In the lawsuit, the plaintiffs argue that if there was ever a set of circumstances that would trigger the court to conduct a balancing test, it’s the Clark case. “It is in the public’s interest to know what happened to Jamar Clark,” said NAACP President Nekima Levy-Pounds. “We should not have to wait over a year, as in the case of Laquan McDonald in Chicago, for us to find out what happened between the Minneapolis police department and Jamar Clark.”
As the lawsuit argues: “Secrecy and lack of transparency has served to deepen the chasm between police and the community by reinforcing the community’s fear that police will not be held accountable for their acts of misconduct.”
After pointing out that there are several different, and conflicting, versions of the shooting — from eyewitnesses and the officers involved (via comments made by the president of the MPD police union) — the suit asserts that the release of the videos “may help the community to come to a collective understanding about what occurred the night Jamar Clark was killed.”
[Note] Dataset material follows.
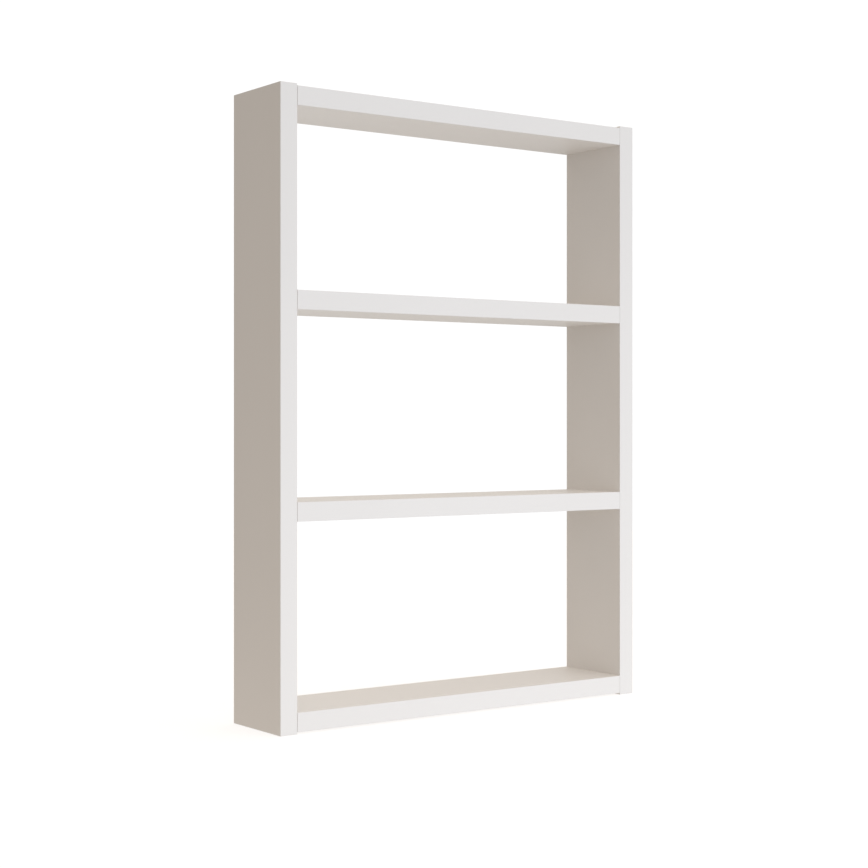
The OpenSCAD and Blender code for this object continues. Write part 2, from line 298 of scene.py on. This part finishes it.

“Until the community is given some measure of transparency through the release of the videos, the relationship between the community and the police department cannot begin to be repaired,” notes the suit.
There has also been a change in the views of some police and politicians regarding when video evidence should be released. Chicago Mayor Rahm Emanuel endorsed a task force recommendation that video and audio recordings be released to the public within 60 days of an incident. And the Star Tribune recently quoted Minneapolis Police Chief Janeé Harteau supporting a more flexible policy. “People tend to create a narrative they want to create, and the sooner we can release the videos along with the facts, the better,” said Harteau, who wasn’t speaking specifically about the Clark case.
The plaintiffs have yet to get before a Ramsey County judge, though Schaffer hopes that happens soon. “We are available and willing to take this to the judge as soon as they are willing to hear us,” she said.